According to Lockheed Martin, the F-35 contains about 300,000 parts produced by 1,700 suppliers. However, it is a no-brainer that a Chinese component would be a red line for the Pentagon. The US has, in the past, accused China of stealing its stealth technology and other military secrets.

A fixed-wing aircraft mechanic with Marine Fighter Attack Squadron (VMFA) 121, conducts preflight checks on a #F35B Lightning II aircraft at Marine Corps Air Station Iwakuni, Japan – Twitter

That being said, manufacturer Lockheed Martin assured the Pentagon that magnets produced from a different alloy employing components from the United States would be used going forward in the production of turbomachines. However, all the F-35s built until now will carry the controversial component nonetheless.

The turbomachine is a component of the Integrated Power Package (IPP), which is the central part of the power and thermal management system, according to Laura Siebert, a Lockheed Martin official who talked with The War Zone earlier. The IPP supplies electrical power to start the engine and conditioned bleed air for cooling aircraft systems.

However, the Pentagon will move toward seeking a waiver that will permit deliveries to continue because it seems there are no safety or security concerns with the component, which was magnetized in the US, William LaPlante, Under Secretary of Defense for Acquisition and Sustainment, told reporters at a briefing.

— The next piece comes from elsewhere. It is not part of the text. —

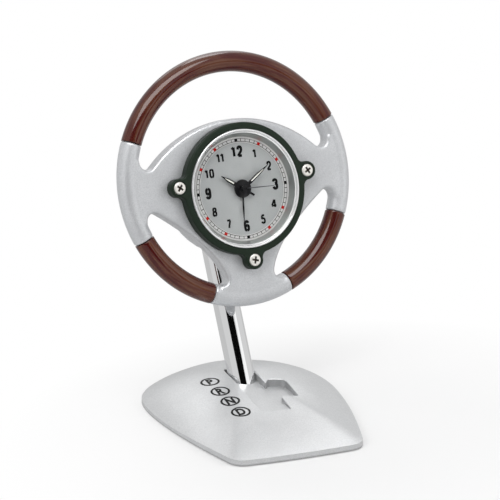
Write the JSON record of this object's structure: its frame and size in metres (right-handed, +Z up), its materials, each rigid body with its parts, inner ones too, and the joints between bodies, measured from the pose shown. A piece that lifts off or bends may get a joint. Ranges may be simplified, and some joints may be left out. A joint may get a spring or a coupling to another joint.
{
  "type": "steering wheel alarm clock",
  "caption": "Desk alarm clock shaped as a three-spoke steering wheel with wood-look rim, on a leaning column and a domed silver base with a shift-gate recess.",
  "frame": {"origin": "centre of the bounding box on the floor, under the wheel head", "axes": "+Z up, the dial faces -Y and leans back 16.6 degrees, +X is the viewer's right; the wheel head is square to X and the base is turned 6.5 degrees under it"},
  "size_m": [0.1196, 0.128, 0.1655],
  "materials": {
    "silver_paint": "satin metallic grain",
    "red_wood": "dark red burl under gloss lacquer",
    "ring_black": "dark green-black satin",
    "chrome": "polished",
    "screw_steel": "plated",
    "dial_silver": "fine matt silver",
    "track_white": "matt print ground",
    "crystal_glass": "clear",
    "hand_black": "satin black",
    "hand_silver": "satin",
    "case_white": "moulded",
    "cover_black": "fine moulded grain",
    "gear_white": "moulded acetal",
    "gear_brass": "cut brass",
    "arbor_steel": "turned",
    "core_steel": "stamped laminations",
    "coil_copper": "enamelled copper winding",
    "board_green": "laminate with solder mask",
    "cell_steel": "nickel plated",
    "knob_black": "ribbed moulding",
    "switch_white": "moulded",
    "weight_iron": "cast",
    "plate_black": "moulded",
    "pad_foam": "closed-cell foam"
  },
  "bodies": {
    "stand": {"clamp_ring": "ring_black", "clamp_screw_1": "screw_steel", "clamp_screw_2": "screw_steel", "clamp_screw_3": "screw_steel", "bezel": "chrome", "crystal": "crystal_glass", "dial": "dial_silver", "minute_track": "track_white", "movement_case": "case_white", "movement_cover": "cover_black", "train_bridge": "case_white", "stator": "core_steel", "coil": "coil_copper", "circuit_board": "board_green", "alarm_buzzer": "gear_brass", "button_cell": "cell_steel", "cell_contact_back": "gear_brass", "cell_contact_side": "gear_brass", "rear_housing": "silver_paint", "wheel_body": "silver_paint", "rim_sleeve_top": "red_wood", "rim_sleeve_left": "red_wood", "rim_sleeve_right": "red_wood", "column_tube": "chrome", "column_plug": "arbor_steel", "neck_screw": "screw_steel", "column_bolt": "arbor_steel", "column_washer": "arbor_steel", "base_shell": "silver_paint", "base_plate": "plate_black", "base_weight": "weight_iron", "base_pad": "pad_foam", "base_screw_1": "screw_steel", "base_screw_2": "screw_steel", "base_screw_3": "screw_steel", "base_screw_4": "screw_steel"},
    "minute": {"minute_hand": "hand_black", "cannon_pinion": "gear_brass"},
    "hour": {"hour_hand": "hand_black", "hour_wheel": "gear_white"},
    "motion": {"motion_wheel": "gear_white"},
    "time_setter": {"time_setting_arbor": "arbor_steel", "time_set_knob": "knob_black"},
    "alarm": {"alarm_hand": "hand_black", "alarm_wheel": "gear_white"},
    "alarm_setter": {"alarm_setting_arbor": "arbor_steel", "alarm_set_knob": "knob_black"},
    "second": {"second_hand": "hand_silver", "second_wheel": "gear_brass"},
    "third": {"third_wheel": "gear_brass"},
    "centre": {"centre_wheel": "gear_brass"},
    "step": {"step_wheel": "gear_white"},
    "rotor": {"rotor": "arbor_steel"},
    "battery_cap": {"battery_cap": "cover_black"},
    "alarm_switch": {"alarm_switch": "switch_white"}
  },
  "joints": [
    {"name": "minute_turn", "type": "hinge", "parent": "stand", "child": "minute", "pos_m": [0, 0.02239, 0.10321], "axis": [0, 0.9583, -0.2857], "continuous": true},
    {"name": "hour_turn", "type": "hinge", "parent": "stand", "child": "hour", "pos_m": [0, 0.02239, 0.10321], "axis": [0, 0.9583, -0.2857], "continuous": true},
    {"name": "motion_turn", "type": "hinge", "parent": "stand", "child": "motion", "pos_m": [-0.00819, 0.02075, 0.09771], "axis": [0, 0.9583, -0.2857], "continuous": true},
    {"name": "time_setter_turn", "type": "hinge", "parent": "stand", "child": "time_setter", "pos_m": [-0.01585, 0.02259, 0.10387], "axis": [0, 0.9583, -0.2857], "continuous": true},
    {"name": "alarm_turn", "type": "hinge", "parent": "stand", "child": "alarm", "pos_m": [0, 0.02239, 0.10321], "axis": [0, 0.9583, -0.2857], "continuous": true},
    {"name": "alarm_setter_turn", "type": "hinge", "parent": "stand", "child": "alarm_setter", "pos_m": [0.01283, 0.02291, 0.10494], "axis": [0, 0.9583, -0.2857], "continuous": true},
    {"name": "second_turn", "type": "hinge", "parent": "stand", "child": "second", "pos_m": [0, 0.02239, 0.10321], "axis": [0, 0.9583, -0.2857], "continuous": true},
    {"name": "third_turn", "type": "hinge", "parent": "stand", "child": "third", "pos_m": [0.0051, 0.02492, 0.11167], "axis": [0, 0.9583, -0.2857], "continuous": true},
    {"name": "centre_turn", "type": "hinge", "parent": "stand", "child": "centre", "pos_m": [0, 0.02239, 0.10321], "axis": [0, 0.9583, -0.2857], "continuous": true},
    {"name": "step_turn", "type": "hinge", "parent": "stand", "child": "step", "pos_m": [-0.00701, 0.02355, 0.10709], "axis": [0, 0.9583, -0.2857], "continuous": true},
    {"name": "rotor_turn", "type": "hinge", "parent": "stand", "child": "rotor", "pos_m": [-0.01121, 0.02563, 0.11406], "axis": [0, 0.9583, -0.2857], "continuous": true},
    {"name": "battery_cap_turn", "type": "hinge", "parent": "stand", "child": "battery_cap", "pos_m": [0, 0.02468, 0.11088], "axis": [0, 0.9583, -0.2857], "range_deg": [0, 60]},
    {"name": "alarm_switch_slide", "type": "slide", "parent": "stand", "child": "alarm_switch", "axis": [1, 0, 0], "range_m": [0, 0.004]}
  ],
  "couplings": [
    {"joint": "motion_turn", "follows": "minute_turn", "ratio": -0.33333},
    {"joint": "hour_turn", "follows": "minute_turn", "ratio": 0.083333},
    {"joint": "time_setter_turn", "follows": "minute_turn", "ratio": 1},
    {"joint": "alarm_setter_turn", "follows": "alarm_turn", "ratio": -2},
    {"joint": "third_turn", "follows": "second_turn", "ratio": -0.13333},
    {"joint": "centre_turn", "follows": "second_turn", "ratio": 0.016667},
    {"joint": "step_turn", "follows": "second_turn", "ratio": -5},
    {"joint": "rotor_turn", "follows": "second_turn", "ratio": 30}
  ]
}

But the main problem, according to LaPlante, is how complicated the supply chain for the defense industrial base may be. He stated that contractors need to understand their supply chains better.

When the suspension decision came to light, China refuted it as a ‘red scare.’ Chinese state-run publication China Daily said that the incident shows the ridiculous situation of high anxiety the US administration has forced upon itself due to the self-inflicted red scare.